There are really, in my opinion (or at least this week's opinion), two centrtal and complimentary components of the 'design process' over any length of time or amount of definition these are:

Realising Inspiration


and

Trial and Error


Realising Inspiration is about finding inspiration (which will more than likely be random), and increasing it's specification and resolution. this is equivalent to the Define and Deliver stages of the double diamond, although I am not suggesting here that there are only two, there could be 50 realisation stages in designing a piece of jewellery, there may be only one in designing a £1.3bn bridge.

Trial and Error is the acceptance of failure as a central component of the design process, in this case, we take out 'realisations' and force them to breaking point. We can do 50 at a time to find the best one, or we can do one at a time and constantly improve upon it. This can be seen in software engineering, as updates are constantly streamed to our devices, but also in more solid objects, such as the commendable Porsche 911 which has seen gentle updates throughout it's astoundingly long life. Dyson actually do have a marketed and presented design process that resembles this, especially the focus on trial and error. The submission page for the James Dyson award specifically asks for it.

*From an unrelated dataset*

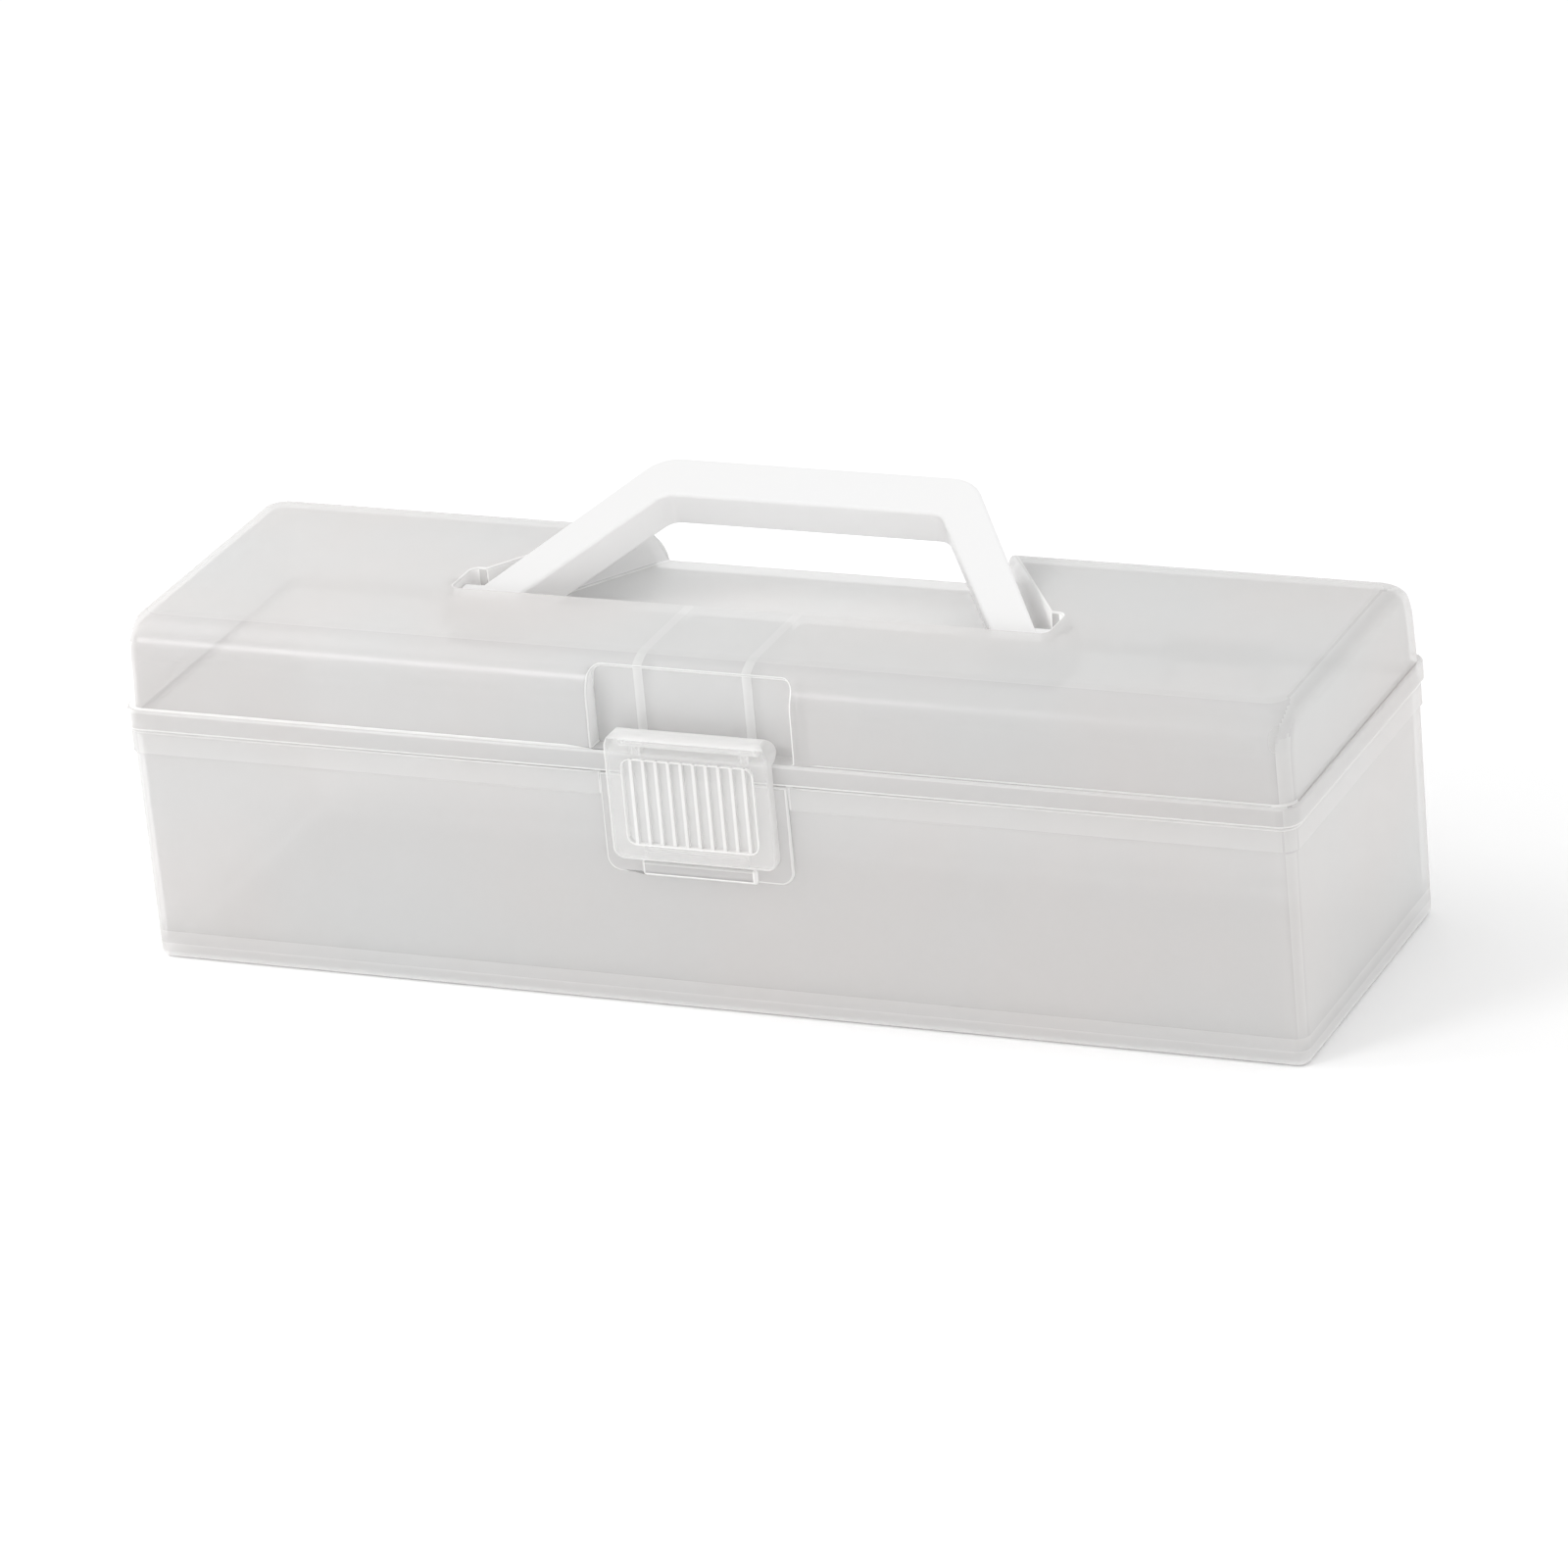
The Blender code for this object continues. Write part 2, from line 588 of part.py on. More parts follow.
def latch_body():
    """Flat-faced plate whose top is round about the hinge bar, with rounded corners in front view."""
    profile = [(LATCH_SKIRT_Y, LATCH_BOTTOM), (LATCH_SKIRT_Y, LATCH_PIVOT_Z - BARREL_RADIUS)]
    profile += arc((LATCH_PIVOT_Y, LATCH_PIVOT_Z), BARREL_RADIUS, -90, 180, 24)
    profile += [(LATCH_FACE_Y, LATCH_BOTTOM)]
    block = plate("latch", profile, 2 * LATCH_HALF_WIDTH, along_x(0.0))
    top = LATCH_PIVOT_Z + BARREL_RADIUS + LATCH_TOP_SPARE
    silhouette = fillet([(-LATCH_HALF_WIDTH, LATCH_BOTTOM), (LATCH_HALF_WIDTH, LATCH_BOTTOM),
                         (LATCH_HALF_WIDTH, top), (-LATCH_HALF_WIDTH, top)],
                        [LATCH_BOTTOM_CORNER, LATCH_BOTTOM_CORNER, LATCH_TOP_CORNER, LATCH_TOP_CORNER])
    front_view = plate("latch_silhouette", silhouette, 2 * WELL_PAST, along_y(LATCH_SKIRT_Y))
    combine(block, [front_view], "INTERSECT")
    return block


def finger_panel():
    """Space of the shallow panel for the thumb in the latch's face."""
    half = PANEL_HALF_WIDTH
    outline = fillet([(-half, PANEL_BOTTOM), (half, PANEL_BOTTOM), (half, PANEL_TOP), (-half, PANEL_TOP)],
                     PANEL_CORNER)
    floor_y = LATCH_FACE_Y + PANEL_DEPTH
    front_y = LATCH_FACE_Y - 2 * PAST
    panel = plate("latch_panel", outline, floor_y - front_y, along_y((floor_y + front_y) / 2))
    first = -(FINGER_RIB_COUNT - 1) / 2 * FINGER_RIB_PITCH
    for index in range(FINGER_RIB_COUNT):
        x = first + index * FINGER_RIB_PITCH
        cut(panel, box("latch_finger_rib_%d" % index,
                       (x - FINGER_RIB_WIDTH / 2, floor_y - FINGER_RIB_HEIGHT, PANEL_BOTTOM - PAST),
                       (x + FINGER_RIB_WIDTH / 2, floor_y + PAST, PANEL_TOP + PAST)))
    return panel


def hook_relief():
    """Hollows in the latch's back around its hook, which clear the base's catch rib."""
    half = CATCH_HALF_WIDTH + 2 * GAP
    back_y = LATCH_SKIRT_Y + PAST
    return [box("latch_hook_face",
                (-half, HOOK_FACE_Y, LATCH_BOTTOM - PAST), (half, back_y, HOOK_HIGH + PAST)),
            box("latch_hook_hollow",
                (-half, HOOK_RELIEF_Y, HOOK_HIGH), (half, back_y, HOOK_RELIEF_HIGH))]


def ear_slot(side):
    """Clearance for a lid ear, swept through the latch's whole swing."""
    reach = BARREL_RADIUS + 2 * PAST
    sweep = arc((LATCH_PIVOT_Y, LATCH_PIVOT_Z), reach,
                EAR_SLOT_START_DEG, LATCH_SWING_DEG - EAR_SLOT_SHORT_DEG, 14)
    outline = [(LATCH_PIVOT_Y, LATCH_PIVOT_Z)] + sweep
    name = "latch_ear_slot_%d" % side
    return plate(name, outline, LID_RIB_WIDTH + 2 * EAR_SLOT_GAP, along_x(side * LID_RIB_X))


def make_latch(material):
    body = latch_body()
    cut(body, finger_panel(), *hook_relief())
    bore_half = BAR_HALF_LENGTH + BAR_END_GAP
    bore = rod("latch_bore", BAR_RADIUS + GAP, -bore_half, bore_half, LATCH_PIVOT_Y, LATCH_PIVOT_Z, 24)
    mouth = BAR_RADIUS - SLOT_PINCH
    slot = box("latch_slot",
               (-bore_half, LATCH_PIVOT_Y, LATCH_PIVOT_Z - mouth),
               (bore_half, LATCH_PIVOT_Y + BARREL_RADIUS + PAST, LATCH_PIVOT_Z + mouth))
    cut(body, bore, slot, ear_slot(-1), ear_slot(1))
    return finish_part(body, material)


# ---------------------------------------------------------------- handle

def handle_outline(inset, root_u):
    """Trapezoid bail in its own plane, as (x, distance from the pivot line)."""
    outer_slope = (HANDLE_ROOT_OUTER - HANDLE_GRIP_OUTER) / HANDLE_REACH_OUTER
    inner_slope = (HANDLE_ROOT_INNER - HANDLE_GRIP_INNER) / HANDLE_REACH_INNER
    outer_shift = inset * math.hypot(1, outer_slope)
    inner_shift = inset * math.hypot(1, inner_slope)
    top = HANDLE_REACH_OUTER - inset
    under = HANDLE_REACH_INNER + inset

    def outer_x(u):
        return HANDLE_ROOT_OUTER - outer_slope * max(u, 0.0) - outer_shift

    def inner_x(u):
        return HANDLE_ROOT_INNER - inner_slope * max(u, 0.0) + inner_shift

    small = HANDLE_KNEE_RADIUS
    knee = [(outer_x(0.0), 0.0, small)] if root_u < 0 else []
    inner_knee = [(inner_x(0.0), 0.0, small)] if root_u < 0 else []
    right = [(inner_x(under), under, HANDLE_INNER_RADIUS + inset)] + inner_knee
    right += [(inner_x(root_u), root_u, small), (outer_x(root_u), root_u, small)] + knee
    right += [(outer_x(top), top, HANDLE_OUTER_RADIUS - inset)]
    left = [(-x, u, radius) for x, u, radius in reversed(right)]
    return fillet([(x, u) for x, u, _ in right + left], [radius for _, _, radius in right + left])


def handle_coring():
    """Channel in the handle's underside, crossed by ribs."""
    depth = HANDLE_THICKNESS - HANDLE_WALL + PAST
    middle_z = -HANDLE_THICKNESS / 2 - PAST + depth / 2
    channel = plate("handle_coring", handle_outline(HANDLE_WALL, CORING_START), depth,
                    Matrix.Translation((0, 0, middle_z)))
    low = -HANDLE_THICKNESS / 2 - 2 * PAST
    high = -low
    half = HANDLE_RIB / 2
    for index, x in enumerate(GRIP_RIBS_X):
        cut(channel, box("handle_grip_rib_%d" % index,
                         (x - half, HANDLE_REACH_INNER - 2 * PAST, low),
                         (x + half, HANDLE_REACH_OUTER + 2 * PAST, high)))
    for side in (-1, 1):
        for index, u in enumerate(LEG_RIBS_REACH):
            low_x, high_x = sorted(side * x for x in LEG_RIBS_SPAN)
            cut(channel, box("handle_leg_rib_%d_%d" % (side, index),
                             (low_x, u - half, low), (high_x, u + half, high)))
    return channel


def make_handle(material):
    """The bail lies in its own XY plane, then an empty on the pivot line tilts it up."""
    half = HANDLE_THICKNESS / 2
    bail = plate("handle", handle_outline(0.0, -half - PAST), HANDLE_THICKNESS, Matrix.Identity(4))
    side_view = arc((0.0, 0.0), half, 90, 270, HANDLE_ROOT_STEPS)
    far_u = HANDLE_REACH_OUTER + WELL_PAST
    trim = half * HANDLE_TRIM
    side_view = [(u, n * HANDLE_TRIM) for u, n in side_view] + [(far_u, -trim), (far_u, trim)]
    rounded_roots = plate("handle_side_view", side_view, 2 * (HANDLE_ROOT_OUTER + WELL_PAST), along_x(0.0))
    combine(bail, [rounded_roots], "INTERSECT")
    soften = bail.modifiers.new("soft_edges", "BEVEL")
    soften.width = HANDLE_SOFTENING
    soften.segments = 2
    soften.limit_method = "ANGLE"
    soften.angle_limit = math.radians(50)
    start = HANDLE_ROOT_OUTER - HUB_OVERLAP
    for side in (-1, 1):
        fuse(bail, rod("handle_hub_%d" % side, HUB_RADIUS, side * start, side * HUB_END, 0.0, 0.0),
             rod("handle_trunnion_%d" % side, TRUNNION_RADIUS, side * (start + PAST),
                 side * TRUNNION_END, 0.0, 0.0))
    channel = handle_coring()
    cut(bail, channel)
    pivot = bpy.data.objects.new("handle_pivot", None)
    PARTS.objects.link(pivot)
    pivot.location = (0.0, HANDLE_PIVOT_Y, HANDLE_PIVOT_Z)
    pivot.rotation_euler = (math.radians(HANDLE_REST_DEG), 0.0, 0.0)
    helpers = [tool for tool in CUTTERS.objects if tool.name.startswith("handle_")]
    for item in [bail] + helpers:
        item.parent = pivot
    return finish_part(bail, material)


# ---------------------------------------------------------------- assembly

def move_origin(item, origin):
    """Put an object's origin on its joint axis without moving its shape or its tools."""
    item.data.transform(Matrix.Translation([-value for value in origin]))
    item.location = origin


clear_scene()
PARTS = new_collection(COLLECTION_NAME)
CUTTERS = new_collection("cutters")
CUTTERS.hide_render = True

make_base(plastic("base_plastic", FROSTED))
lid = make_lid(plastic("lid_plastic", FROSTED))
move_origin(lid, (0.0, HINGE_Y, HINGE_Z))
latch = make_latch(plastic("latch_plastic", FROSTED))
move_origin(latch, (0.0, LATCH_PIVOT_Y, LATCH_PIVOT_Z))
make_handle(plastic("handle_plastic", WHITE))
bpy.context.view_layer.update()
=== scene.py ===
"""Looks of the long translucent art supply box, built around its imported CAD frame.

Metres, +Z up, X along the box, the latch on the -Y side. Every piece is made at its rest place.
"""

import json
import math

import bmesh
import bpy
from mathutils import Matrix, Vector


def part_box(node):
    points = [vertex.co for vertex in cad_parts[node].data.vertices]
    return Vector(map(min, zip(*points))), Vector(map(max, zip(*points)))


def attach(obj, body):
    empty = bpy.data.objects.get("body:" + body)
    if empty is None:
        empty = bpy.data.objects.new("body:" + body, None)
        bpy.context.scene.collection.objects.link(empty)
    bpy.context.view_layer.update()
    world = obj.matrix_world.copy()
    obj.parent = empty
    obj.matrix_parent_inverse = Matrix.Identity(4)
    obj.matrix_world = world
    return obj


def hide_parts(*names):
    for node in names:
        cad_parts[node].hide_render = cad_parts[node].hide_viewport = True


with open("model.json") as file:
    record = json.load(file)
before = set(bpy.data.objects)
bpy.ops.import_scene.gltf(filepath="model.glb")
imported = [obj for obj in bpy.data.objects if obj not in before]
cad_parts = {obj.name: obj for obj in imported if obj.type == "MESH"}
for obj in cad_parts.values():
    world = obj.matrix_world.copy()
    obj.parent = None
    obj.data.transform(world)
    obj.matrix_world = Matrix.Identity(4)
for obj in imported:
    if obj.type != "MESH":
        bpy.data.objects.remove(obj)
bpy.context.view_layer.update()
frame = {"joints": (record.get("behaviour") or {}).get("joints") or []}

MM = 0.001

# -------------------------------- sizes read from the frame

LID_LOW, LID_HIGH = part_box("lid")
LATCH_LOW, LATCH_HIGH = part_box("latch")
PIVOT = {joint["name"]: Vector(joint["pos_m"]) for joint in frame["joints"]}

LENGTH = LID_HIGH.x - LID_LOW.x
WIDTH = 103.4 * MM               # over the lid's rim
HEIGHT = LID_HIGH.z

# -------------------------------- driving sizes

WALL = 1.8 * MM
CORNER_RADIUS = 5.4 * MM         # upright corners, in plan
CORNER_STEPS = 12
SMALLEST_CORNER = 1 * MM
GAP = 0.3 * MM                   # clearance between neighbouring pieces
TOUCH = 0.1 * MM                 # two faces nearer than this count as one
PAST = 1 * MM                    # how far a cutting shape runs past the face that it opens
WELL_PAST = 8 * MM               # the same at the recess's back and the pocket's front
BURIED = 0.5 * MM                # overlap of shapes that are fused

SEAT_Z = 66.4 * MM               # ledge that the lid rests on
BAND_Z = 59.3 * MM               # where the base's thicker rim band starts
BAND_SLOPE = 0.8 * MM
BAND_INSET = 0.8 * MM
BASE_WALL_INSET = 1.4 * MM
BASE_DRAFT = 0.4 * MM
BASE_INNER_RADIUS = 3 * MM
BASE_INNER_CORNER = 2.5 * MM
BASE_EDGE_ROUND = 0.55 * MM
PAD_REACH = 0.6 * MM             # edges this near the front, or this near the seat, are rounded
SEAT_REACH = 4 * MM
FOOT_RADIUS = 2 * MM
FOOT_STEPS = 6
FOOT_BAND = 4.5 * MM             # solid floor behind the wall up to here
FOOT_FADE = 8 * MM               # and its rounded inside corner up to here
FOOT_REACH = 4 * MM              # how far inside the rim the foot's faces lie
TONGUE_TOP = 70.2 * MM
TONGUE_INSET = 2.2 * MM

RIM_TOP = 72.5 * MM
RIM_ROUND = 0.7 * MM
RIM_ROUND_STEPS = 4
RIM_BEAD = 1.1 * RIM_ROUND       # height of the painted highlight line along the rim's lower edge
RIM_DEPTH = 1.5 * MM             # the rim's faces lie within this of its outline
HAIR = 0.02 * MM                 # lets a height be met inexactly
FLANGE_INNER_INSET = 1.8 * MM
FLANGE_INNER_TOP = 71.1 * MM
FLANGE_INNER_SLOPE = 0.8 * MM
LID_WALL_INSET = 1.1 * MM
LID_DRAFT = 0.3 * MM
FRONT_RADIUS = 11.4 * MM
BACK_RADIUS = 14.6 * MM
END_RADIUS = 5.5 * MM
ARC_STEPS = 20
LID_EDGE_ROUND = 0.5 * MM
FRONT_DEPTH = 6 * MM             # how far the lid's and the latch pocket's front edges reach in
LID_RIB_X = 15.3 * MM
LID_RIB_WIDTH = 2.6 * MM
LID_RIB_DEPTH = 2.5 * MM
LID_RIB_STEPS = 12

RECESS_FLOOR = 83.2 * MM
RECESS_FRONT_Y = -10.1 * MM
RECESS_TAPER = 0.67              # sideways per unit of depth
RECESS_FLOOR_REACH = 84.4 * MM   # half-width of the tapering sides at the pivot line, at the floor
RECESS_TOP_REACH = 84.9 * MM     # the same at the lid top
RECESS_RADII = {"front": 2 * MM, "notch": 2.5 * MM, "step": 1 * MM, "back": 1 * MM}
RECESS_STEPS = 6
NOTCH_SIDE_X = 84.3 * MM
NOTCH_BACK_Y = 3.8 * MM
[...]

My intention here is not necessarily to destroy the double diamond, but to remove it's main flaws - the fact that it relies on 'expansion' over any other kind of random inspiration, and the fact that it is conveniently packaged into whatever length of project that budgets or college timetables require. In reality the specific type of process needed is dependent on what is required from the project. In some cases even, it is interesting to pick a process first, and see what comes out of the other end. It is always enjoyable though. Bring on the next one!